Hematites hold proof of early Oxygen on Earth
Until recently a popular model for Earth's atmospheric evolution postulated that until about 2.5 billion years ago the planet had an anoxic atmosphere (i.e. an atmosphere low in or lacking oxygen). There is a common belief that a bacterium known as Cyanobacteria changed this when it made its appearance as the very first life form to use water and the sun for photosynthesis. This process which produced free oxygen as a waste product which collected in the atmosphere. As we reported in our September 2008 editorial (to see this article click here) 'At this time the sea was not as we know it now. It was rich in iron, which gave the ocean a distinctly green colour. Free oxygen released by cyanobacteria reacted with the iron molecules in the water, which resulted in iron oxidation. The iron oxide was much heavier and settled on the bottom of the ocean, slowly depleting the water of iron." This iron oxide gave rise to so called oxide-rich Banded Iron Formation (BIF), which typically consists of alternating bands containing haematite [Fe2 3+ O3], magnetite [Fe2+ Fe2 3+ O4] and iron silicate.
But recent research, just published in Nature Geoscience (1), suggests that oxygen was present in the atmosphere as early as 3.46 billion years ago.
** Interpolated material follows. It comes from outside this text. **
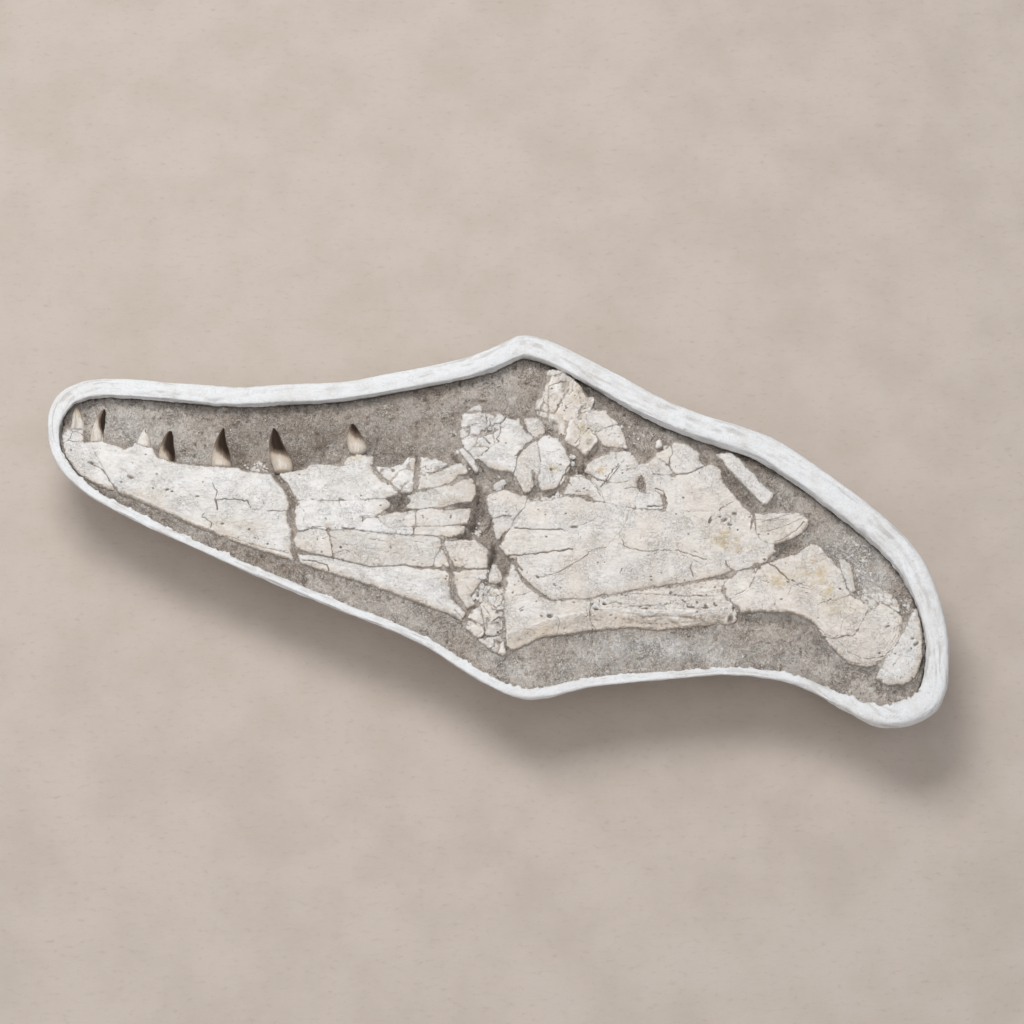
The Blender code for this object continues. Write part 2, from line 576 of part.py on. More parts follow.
def floor_loops(mesh, height):
    """The outline of each loose part of a shape where it meets a level, as x, y lists in mm."""
    bm = bmesh.new()
    bm.from_mesh(mesh)
    level = height * METRES_PER_MM
    near = LEVEL_TOLERANCE * METRES_PER_MM
    floor = [face for face in bm.faces
             if all(abs(vert.co.z - level) < near for vert in face.verts)]
    edge_use = {}
    for face in floor:
        for edge in face.edges:
            edge_use[edge] = edge_use.get(edge, 0) + 1
    border = {edge: None for edge in bm.edges if edge_use.get(edge) == 1}
    loops = []
    while border:
        edge = next(iter(border))
        del border[edge]
        start, current = edge.verts
        loop = [start, current]
        while current is not start:
            following = next((e for e in current.link_edges if e in border), None)
            if following is None:
                break
            del border[following]
            current = following.other_vert(current)
            loop.append(current)
        loops.append([(v.co.x / METRES_PER_MM, v.co.y / METRES_PER_MM) for v in loop[:-1]])
    bm.free()
    return loops


def area_of(loop):
    """The area inside an outline, in square millimetres."""
    points = np.array(loop)
    following = np.roll(points, -1, axis=0)
    return abs(np.sum(points[:, 0] * following[:, 1] - following[:, 0] * points[:, 1])) / 2


def holds(loop, x, y):
    """Whether an outline goes round a point."""
    inside = False
    for (x0, y0), (x1, y1) in zip(loop, loop[1:] + loop[:1]):
        if (y0 > y) != (y1 > y) and x < x0 + (y - y0) * (x1 - x0) / (y1 - y0):
            inside = not inside
    return inside


def tidy_loop(loop):
    """Leave out points that follow the one before them too closely."""
    kept = []
    for point in loop:
        if not kept or math.dist(point, kept[-1]) > SHORTEST_EDGE:
            kept.append(point)
    while math.dist(kept[0], kept[-1]) <= SHORTEST_EDGE:
        kept.pop()
    return kept


def broken_pieces(bone, cavity):
    """Part a bone's outline along its breaks and give each named piece its own outline."""
    blank = prism("blank", bone["outline"], BLANK_BOTTOM, BLANK_TOP)
    cutters = [prism("break", break_outline(route), CUTTER_BOTTOM, CUTTER_TOP)
               for route in bone["breaks"]]
    combine(blank, "INTERSECT", cavity)
    for cutter in cutters:
        combine(blank, "DIFFERENCE", cutter)
    mesh = combined_mesh(blank)
    loops = [loop for loop in floor_loops(mesh, BLANK_BOTTOM)
             if area_of(loop) > SMALLEST_CRUMB_AREA]
    for thing in [blank, *cutters]:
        bpy.data.objects.remove(thing, do_unlink=True)
    bpy.data.meshes.remove(mesh)
    pieces = {}
    for name, (x, y, _) in bone["pieces"].items():
        around = [loop for loop in loops if holds(loop, x, y)]
        pieces[name] = tidy_loop(min(around, key=area_of))
    return pieces


def crown_height(ridge, x, y):
    """How high a bone's crown stands at a point: a parabola across its ridge line."""
    x0, y0, x1, y1, half0, half1, height = ridge
    length = math.dist((x0, y0), (x1, y1))
    along = ((x - x0) * (x1 - x0) + (y - y0) * (y1 - y0)) / length ** 2
    along = min(max(along, 0.0), 1.0)
    half = half0 + (half1 - half0) * along
    away = math.dist((x, y), (x0 + (x1 - x0) * along, y0 + (y1 - y0) * along))
    return height * max(0.0, 1.0 - (away / half) ** 2)


def cut_along_ridge(bm, ridge):
    """Part a flat face along lines beside and across its ridge, so that it can bend there."""
    x0, y0, x1, y1, half0, half1, _ = ridge
    length = math.dist((x0, y0), (x1, y1))
    along = Vector(((x1 - x0) / length, (y1 - y0) / length, 0.0))
    across = Vector((-along.y, along.x, 0.0))
    start = Vector((x0, y0, 0.0))
    planes = [(start + across * share * (half0 + half1) / 2, across) for share in RIDGE_CUTS]
    steps = int(length // CROSS_CUT_SPACING)
    planes += [(start + along * CROSS_CUT_SPACING * (i + 0.5), along) for i in range(steps)]
    for point, normal in planes:
        bmesh.ops.bisect_plane(bm, geom=bm.verts[:] + bm.edges[:] + bm.faces[:],
                               dist=CUT_TOLERANCE * METRES_PER_MM,
                               plane_co=point * METRES_PER_MM, plane_no=normal)
    bmesh.ops.remove_doubles(bm, verts=bm.verts, dist=SHORTEST_EDGE * METRES_PER_MM)


def make_piece(name, loop, ridge, lift, material):
    """One piece of bone: its outline, raised to the crown of the bone it belongs to."""
    bm = bmesh.new()
    bm.faces.new([bm.verts.new(in_metres(x, y, BONE_SEAT)) for x, y in loop])
    if area_of(loop) > LARGE_PLATE_AREA:
        cut_along_ridge(bm, ridge)
    grown = bmesh.ops.extrude_face_region(bm, geom=bm.faces[:])
    for item in grown["geom"]:
        if isinstance(item, bmesh.types.BMVert):
            crown = crown_height(ridge, item.co.x / METRES_PER_MM, item.co.y / METRES_PER_MM)
            item.co.z += (PLATE_THICKNESS + lift + crown) * METRES_PER_MM
    bmesh.ops.triangulate(bm, faces=bm.faces, ngon_method="EAR_CLIP")
    piece = add_object(name, bm, material)
    smooth(piece.data)
    return piece


def make_tooth(base_x, base_y, tip_x, tip_y, radius, straight, bow):
    """A tooth lying on the rock: half a cone that bows sideways, flat underneath."""
    base = np.array((base_x, base_y), dtype=float)
    tip = np.array((tip_x, tip_y), dtype=float)
    axis = (tip - base) / np.linalg.norm(tip - base)
    side = np.array((axis[1], -axis[0]))
    rings = []
    for t in np.linspace(0.0, TOOTH_LAST_RING, TOOTH_RINGS):
        tapering = max(0.0, (t - straight) / (1.0 - straight)) ** TAPER_POWER
        width = radius * (1.0 - TOOTH_TAPER * tapering)
        centre = base + (tip - base) * t + side * bow * math.sin(math.pi * t)
        points = []
        for turn in np.linspace(0.0, math.pi, TOOTH_SIDES):
            x, y = centre + side * width * math.cos(turn)
            points.append((x, y, TOOTH_SEAT + width * TOOTH_FLATNESS * math.sin(turn)))
        rings.append(points)
    return loft("tooth", rings, None)


def join_tooth(piece, tooth):
    """Grow a tooth from its bone, as one closed solid."""
    combine(piece, "UNION", tooth)
    mesh = combined_mesh(piece)
    piece.modifiers.clear()
    piece.data = mesh
    smooth(mesh)
    bpy.data.objects.remove(tooth, do_unlink=True)


def main():
    """Build the jacket, the rock and every piece of the jaw."""
    clear_scene()
    materials = {name: make_material(name) for name in FINISHES}
    make_jacket(materials["plaster"])
    make_rock(materials["rock_matrix"])
    _, inner, _ = rim_loops()
    cavity = prism("cavity", inner - outward(inner) * BONE_TO_WALL, CUTTER_BOTTOM, CUTTER_TOP)
    toothed = {tooth[0] for tooth in TEETH}
    built = {}
    for bone in BONES.values():
        for name, loop in broken_pieces(bone, cavity).items():
            finish = "toothed_bone" if name in toothed else "fossil_bone"
            lift = bone["pieces"][name][2]
            built[name] = make_piece(name, loop, bone["ridge"], lift, materials[finish])
    bpy.data.objects.remove(cavity, do_unlink=True)
    for owner, *sizes in TEETH:
        join_tooth(built[owner], make_tooth(*sizes))


main()
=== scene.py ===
"""Looks of a fossil mosasaur jaw lying in rock matrix in its white plaster field jacket.

Lengths are millimetres in the row frame until a mesh is filled, which happens in metres. The jaw
lies along X with its tip at the left, its teeth point along Y, and Z is up.
"""
import logging
import math
from dataclasses import dataclass, field
from enum import Enum
from itertools import product

import bpy
import numpy as np
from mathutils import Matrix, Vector
from mathutils.bvhtree import BVHTree


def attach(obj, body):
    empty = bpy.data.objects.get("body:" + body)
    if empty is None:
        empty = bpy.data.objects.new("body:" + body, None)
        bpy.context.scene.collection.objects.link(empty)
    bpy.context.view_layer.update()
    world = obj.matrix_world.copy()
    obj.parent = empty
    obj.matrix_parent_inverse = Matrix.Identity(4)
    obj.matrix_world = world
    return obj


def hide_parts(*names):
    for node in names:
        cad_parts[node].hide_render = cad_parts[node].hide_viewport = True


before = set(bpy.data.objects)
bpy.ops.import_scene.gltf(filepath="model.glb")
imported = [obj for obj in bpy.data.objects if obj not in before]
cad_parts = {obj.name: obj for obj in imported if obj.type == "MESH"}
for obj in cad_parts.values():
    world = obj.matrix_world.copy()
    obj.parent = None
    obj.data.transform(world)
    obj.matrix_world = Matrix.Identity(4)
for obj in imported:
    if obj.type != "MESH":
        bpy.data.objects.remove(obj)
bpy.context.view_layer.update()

LOG = logging.getLogger("fossil_jaw")
MM = 0.001
ROOT = "root"
ROCK_LEVEL = 100.0
BONE_SEAT = 100.3
GIRTH_LEVEL = 106.0
HULL_LEVELS = (0.0, 12.72, 38.16, 72.08)
LEVEL_SLACK = 0.06
FAR_AWAY = -1e9
RAY_START = 300.0
BONE_STEP = 0.8
ROCK_STEP = 1.7
CROWN_STEP = 4.0

HULL_MAP = "surface"

Array = np.ndarray
Colour = tuple[float, float, float, float]
Socket = bpy.types.NodeSocket


def smoothstep(low: float, high: float, value: Array) -> Array:
    """A soft step from 0 at low to 1 at high.

    Args:
        low: where the step starts.
        high: where it ends; below low, the step falls instead of rising.
        value: the numbers that are stepped.

    Returns:
        t times t times (3 - 2 t), where t is how far value is from low to high, kept in 0 to 1.
    """
    t = np.clip((value - low) / (high - low), 0.0, 1.0)
    return t * t * (3.0 - 2.0 * t)


def bump(turn: Array, start: float, full: float, still: float, end: float) -> Array:
    """A swell from 0 to 1 and back over a range of turns.

    Args:
        turn: the turns, in radians.
        start: the half turn from which it rises.
        full: where it has risen.
        still: where it starts to fall.
        end: where it has fallen.

    Returns:
        The product of a rising and a falling soft step.
    """
    return (smoothstep(math.pi * start, math.pi * full, turn)
            * smoothstep(math.pi * end, math.pi * still, turn))


def mixed_number(corner: Array, seed: int) -> Array:
    """A number from -1 to 1 for each row of whole coordinates, the same each time for one seed.

    Args:
        corner: rows of whole coordinates.
        seed: picks the numbers.

    Returns:
        One number for each row.
    """
    mixed = np.full(len(corner), seed * 974634777 + 1013904223, dtype=np.int64)
    for axis, prime in zip(range(corner.shape[1]), (374761393, 668265263, 1440662683)):
        mixed += corner[:, axis] * prime
    mixed = (mixed ^ (mixed >> 13)) * 1274126177
    mixed = (mixed ^ (mixed >> 16)) & 0xFFFFFF
    return mixed / float(0xFFFFFF) * 2.0 - 1.0


def lattice_noise(places: Array, cell: float | tuple[float, ...], seed: int) -> Array:
    """A smooth random value from -1 to 1 at each place.

    Each corner of a lattice of cells has a number mixed from its whole coordinates and the seed;
    a place takes the numbers at its cell's corners, weighted with a fifth-power step.

    Args:
        places: rows of two or three coordinates.
        cell: the cell's size, one for all axes or one for each.
        seed: which of the many lattices is read.

    Returns:
        One value for each row.
    """
    scaled = places / np.asarray(cell, dtype=float)
    corner = np.floor(scaled)
    inside = scaled - corner
    inside = inside ** 3 * (inside * (inside * 6.0 - 15.0) + 10.0)
    corner = corner.astype(np.int64)
    total = np.zeros(len(places))
    for offset in product((0, 1), repeat=places.shape[1]):
        weight = np.ones(len(places))
        for axis, step in enumerate(offset):
            weight *= inside[:, axis] if step else 1.0 - inside[:, axis]
        total += weight * mixed_number(corner + np.array(offset), seed)
    return total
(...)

This latest research was jointly supported by the NASA Astrobiology Institute, Kagoshima University, University of Tokyo and the Department of Geosciences, and the Pennslvania State University. Masamichi Hoashi and his co-workers looked at the hematite-rich chert (chert is a brittle sedimentary rock) obtained from the a deep drill core in the Pilbara Craton of Western Australia. Hematite is produced through oxidation process, so dating ancient sources of hematite can be used to discover when oxygen was present on Earth.
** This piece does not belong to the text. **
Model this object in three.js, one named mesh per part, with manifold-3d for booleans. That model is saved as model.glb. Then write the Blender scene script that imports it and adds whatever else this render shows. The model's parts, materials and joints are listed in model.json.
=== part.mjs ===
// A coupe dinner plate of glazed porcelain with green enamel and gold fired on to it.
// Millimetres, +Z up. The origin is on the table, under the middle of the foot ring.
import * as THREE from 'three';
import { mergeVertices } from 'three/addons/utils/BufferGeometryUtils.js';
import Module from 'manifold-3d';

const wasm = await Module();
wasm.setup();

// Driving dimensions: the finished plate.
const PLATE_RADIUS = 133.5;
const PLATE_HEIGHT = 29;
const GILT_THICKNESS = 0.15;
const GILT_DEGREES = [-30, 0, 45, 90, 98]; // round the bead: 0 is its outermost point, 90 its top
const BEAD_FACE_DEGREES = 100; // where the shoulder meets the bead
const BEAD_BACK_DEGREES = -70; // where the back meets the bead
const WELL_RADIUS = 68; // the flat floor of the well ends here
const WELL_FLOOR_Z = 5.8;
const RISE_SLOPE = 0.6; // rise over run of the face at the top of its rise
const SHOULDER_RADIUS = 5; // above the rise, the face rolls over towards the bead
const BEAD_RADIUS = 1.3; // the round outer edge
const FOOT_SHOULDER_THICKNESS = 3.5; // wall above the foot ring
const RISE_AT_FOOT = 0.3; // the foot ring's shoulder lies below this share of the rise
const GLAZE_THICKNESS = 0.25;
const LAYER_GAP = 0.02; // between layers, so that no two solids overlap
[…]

A problem with using hematite to date the early oxygenation of the Earth is that of reliably estimating the time when the hematite was actually produced. For example, it is generally assumed that hematite found in ancient rocks is actually quite modern, formed by the oxidation of siderite (a mineral composed of iron carbonate FeCO3 which is commonly found in hydrothermal veins) in the modern atmosphere. To avoid this 'contamination' the samples had to be collected from rocks which have not been exposed to a relatively modern atmosphere. So the searchers drilled to the base of a hill in the Pilbara Craton, deep below the water table to collect their samples. Analysis of those samples revealed two generations of hematite. The first generation of hematite occurs as the major component (~6wt%) in the ferruginous (iron-rich) chert and the second generation occurs as patches and veins in the volcanic rock. Using rhenium-osmium (Re-Os) isotopic measurements the scientists found that the iron-rich chert was about 2.76 billion years old. But the hematite (red jasper in this case) recovered from the volcanic rocks was estimated to be much older (about 700 million years older) dating these rocks to around 3.4 billion years.
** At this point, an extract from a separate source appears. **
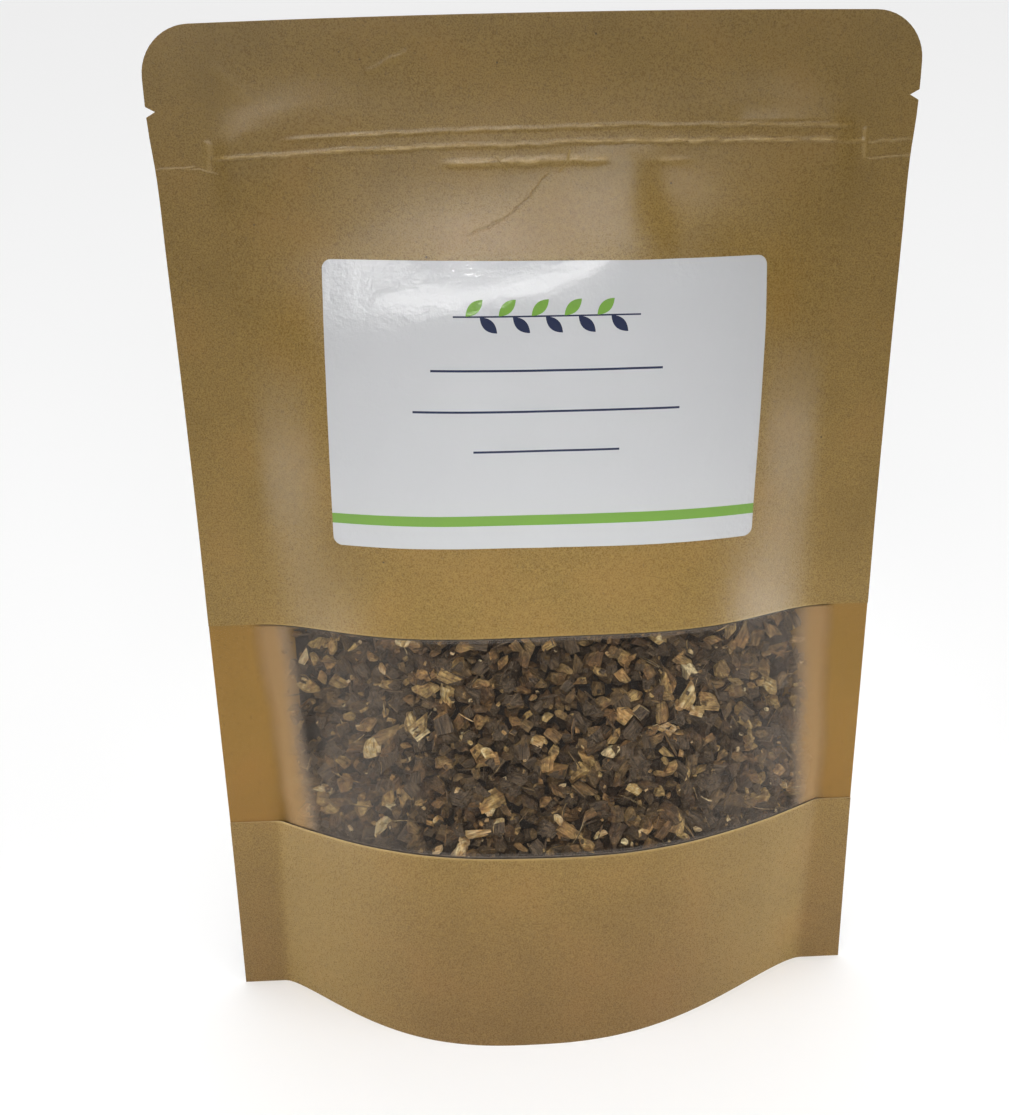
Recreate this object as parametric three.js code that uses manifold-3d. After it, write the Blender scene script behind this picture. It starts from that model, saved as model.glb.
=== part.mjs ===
// A filled stand-up pouch: kraft-paper panels with a clear window, a folded bottom gusset,
// a press-to-close zipper and a paper label, holding dried root that is cut to chips.
//
// Millimetres, +Z up. The pouch stands on z = 0 with its front towards -Y and the origin on the
// ground under its middle. Front and back bulge alike, and meet at y = 0 in the side seals.

import * as THREE from "three";
import { mergeVertices } from "three/addons/utils/BufferGeometryUtils.js";
import Module from "manifold-3d";

const wasm = await Module();
wasm.setup();

// Walls and clearances
const PANEL_WALL = 0.8; // front and back panels, and the window film between them
const GUSSET_WALL = 0.6;
const LABEL_WALL = 0.5;
const CLEARANCE = 0.3; // between two pieces that lie against each other
const SEAL_HALF_GAP = CLEARANCE / 2; // each panel's inner face from y = 0 in the side seals

// The pouch
const HEIGHT = 235;
const SEAL_WIDTH = 10.5;
const CORNER_RADIUS = 9.5;
const NOTCH = { z: 218, depth: 1.9, halfHeight: 1.1 };
const WINDOW = { low: 47.8, high: 101.7 };

// The filled shape, level by level from the ground up. depth is how far the middle of a panel
// stands out past its seals, and half is half the pouch's width. Across the width the bulge is
// depth * (1 - u^flat)^ease, with u = 0 in the middle and 1 at the seals' inner edges.
const LEVELS = [
  { z: 0, depth: 28.4, flat: 2.5, ease: 1.4, half: 77.5 },
  { z: 48, depth: 20.8, flat: 2.5, ease: 1.4, half: 77.5 },
  { z: 75, depth: 16.4, flat: 3.2, ease: 1.9, half: 77.7 },
  { z: 102, depth: 11.4, flat: 4.4, ease: 2.7, half: 77.9 },
  { z: 128, depth: 9.2, flat: 3.2, ease: 2.2, half: 78.0 },
  { z: 160, depth: 6.4, flat: 2.6, ease: 1.8, half: 78.4 },
  { z: 188, depth: 3.4, flat: 2.4, ease: 1.5, half: 78.9 },
  { z: 204, depth: 1.5, flat: 2.4, ease: 1.4, half: 79.2 },
  { z: 216, depth: 0.7, flat: 2.4, ease: 1.4, half: 80 },
  { z: 236, depth: 0.5, flat: 2.4, ease: 1.4, half: 80 },
];

// The closed zipper behind the panels. Its two strips lift them, and its profile shows as ridges.
const ZIPPER = {
  low: 203.5,
  high: 214,
  halfLength: 64,
  fade: 4, // height over which a panel eases back to its level above and below
  endFade: 3, // and length past the strips' ends
  lift: 2.2, // inner half space that the two strips need
  strip: 0.6,
  ridges: [209.2, 212.4],
  ridgeHeight: 0.35,
};

// The bottom gusset: a flat floor in the middle, whose fold climbs towards the side seals
const GUSSET = {
  halfLength: 63,
  foldHeight: 38, // of the fold at its ends
  climb: 1.7, // power of the fold's rise along the gusset
  flatHalfLength: 25,
  flatShare: 0.36, // of the floor's width that is flat
  skirt: 4, // height of the seal above the fold, in the middle
  endSkirt: 1.2, // and at the ends
};

// The label, a little askew
const LABEL = { width: 95, height: 63.5, radius: 2.4, x: 1, z: 154.5, turn: -0.9 };

// The contents
const ROOT = {
  halfLength: 60,
  topMiddle: 113,
  topEnds: 101,
  chipSpace: 3.4, // between the core and the walls, filled by the chips
  topChipSpace: 2, // between the core's top and the heap's
  wallSpace: 0.6, // kept free between the chips and the walls
  thinnest: 0.4, // half the core's thickness at its ends
  thinnestChip: 1, // half the room that a chip needs
  seed: 7,
};

// Colours, roughness and metalness of the pieces
const FINISHES = {
  kraft: { color: 0xa08660, roughness: 0.55, metalness: 0 },
  film: { color: 0xd8d4c8, roughness: 0.15, metalness: 0, transparent: true, opacity: 0.35 },
  zipper: { color: 0xd9d6cc, roughness: 0.35, metalness: 0 },
  label: { color: 0xdcdde2, roughness: 0.3, metalness: 0 },
  root: { color: 0x6b5236, roughness: 0.85, metalness: 0 },
};

// ---- the surface of the filled pouch ----

// A smooth value between the levels: a cubic through them with the slope of their neighbours
function levelValue(key, z) {
  let i = 0;
  while (i < LEVELS.length - 2 && z > LEVELS[i + 1].z) i += 1;
  const slope = (a, b) => (b[key] - a[key]) / (b.z - a.z);
  const [low, high] = [LEVELS[i], LEVELS[i + 1]];
  const here = slope(low, high);
  const startSlope = i > 0 ? (here + slope(LEVELS[i - 1], low)) / 2 : here;
  const endSlope = i < LEVELS.length - 2 ? (here + slope(high, LEVELS[i + 2])) / 2 : here;
  const span = high.z - low.z;
  const t = THREE.MathUtils.clamp((z - low.z) / span, 0, 1);
  const rise = t * t * (3 - 2 * t);
  return (
    low[key] * (1 - rise) +
    high[key] * rise +
    span * t * (1 - t) * (startSlope * (1 - t) - endSlope * t)
  );
}

const halfWidth = (z) => levelValue("half", z);

// 1 over the zipper's height and length, easing to 0 past its edges
function zipperShare(x, z) {
  const { low, high, halfLength, fade, endFade } = ZIPPER;
  const ease = THREE.MathUtils.smoothstep;
  const upright = ease(z, low - fade, low) * (1 - ease(z, high, high + fade));
  return upright * (1 - ease(Math.abs(x), halfLength, halfLength + endFade));
}

function ridgeLift(x, z) {
  const nearest = Math.min(...ZIPPER.ridges.map((ridge) => Math.abs(z - ridge)));
  return ZIPPER.ridgeHeight * Math.max(0, 1 - nearest) * zipperShare(x, z);
}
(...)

But one more possible artifact had to be excluded. Iron compounds exposed to ultra-violet light can formtiny particles of ferric hydroxide, which can be converted to hematite at temperatures of at least 60oC. The investigating team argued that if the hematite recovered from volcanic veins was formed from ferric hydroxide which settled at the bottom of the ocean, the mineral structure would have been different. That is it would be in a pattern of aggregates which combine together to produce a large crystal. A characteristic feature of those aggregates is the presence of large empty spaces between crystals, something which can be easily seen with electron microscopy. Thus the team could show by electron microscopy that the samples they had recovered were not aggregates. Indeed, the red jasper recovered from the deep volcanic veins was formed from a single crystal which grew in the presence of iron-rich and oxygen rich waters, slowly converting the iron compounds into hematite using oxygen dissolved in the deep ocean water.
If this theory is correct it would explain why this ancient hematite can only be found in areas with active submarine volcanism. It would also suggest that oxygen was present on Earth much earlier than previously thought, which also suggests that there must have been some life form at that time which could release oxygen through photosynthesis. Therefore cyanobacteria may be much older that previously thought, or another as yet unidentified organism was also capable of photosynthesis.
1. Masamichi Hoashi, David C. Bevacqua, Tsubasa Otake, Yumiko Watanabe, Arthur H. Hickman, Satoshi Utsunomiya and Hiroshi Ohmoto. (2009) Primary haematite formation in an oxygenated sea 3.46 billion years ago. Nature Geoscience 2, 301 - 306.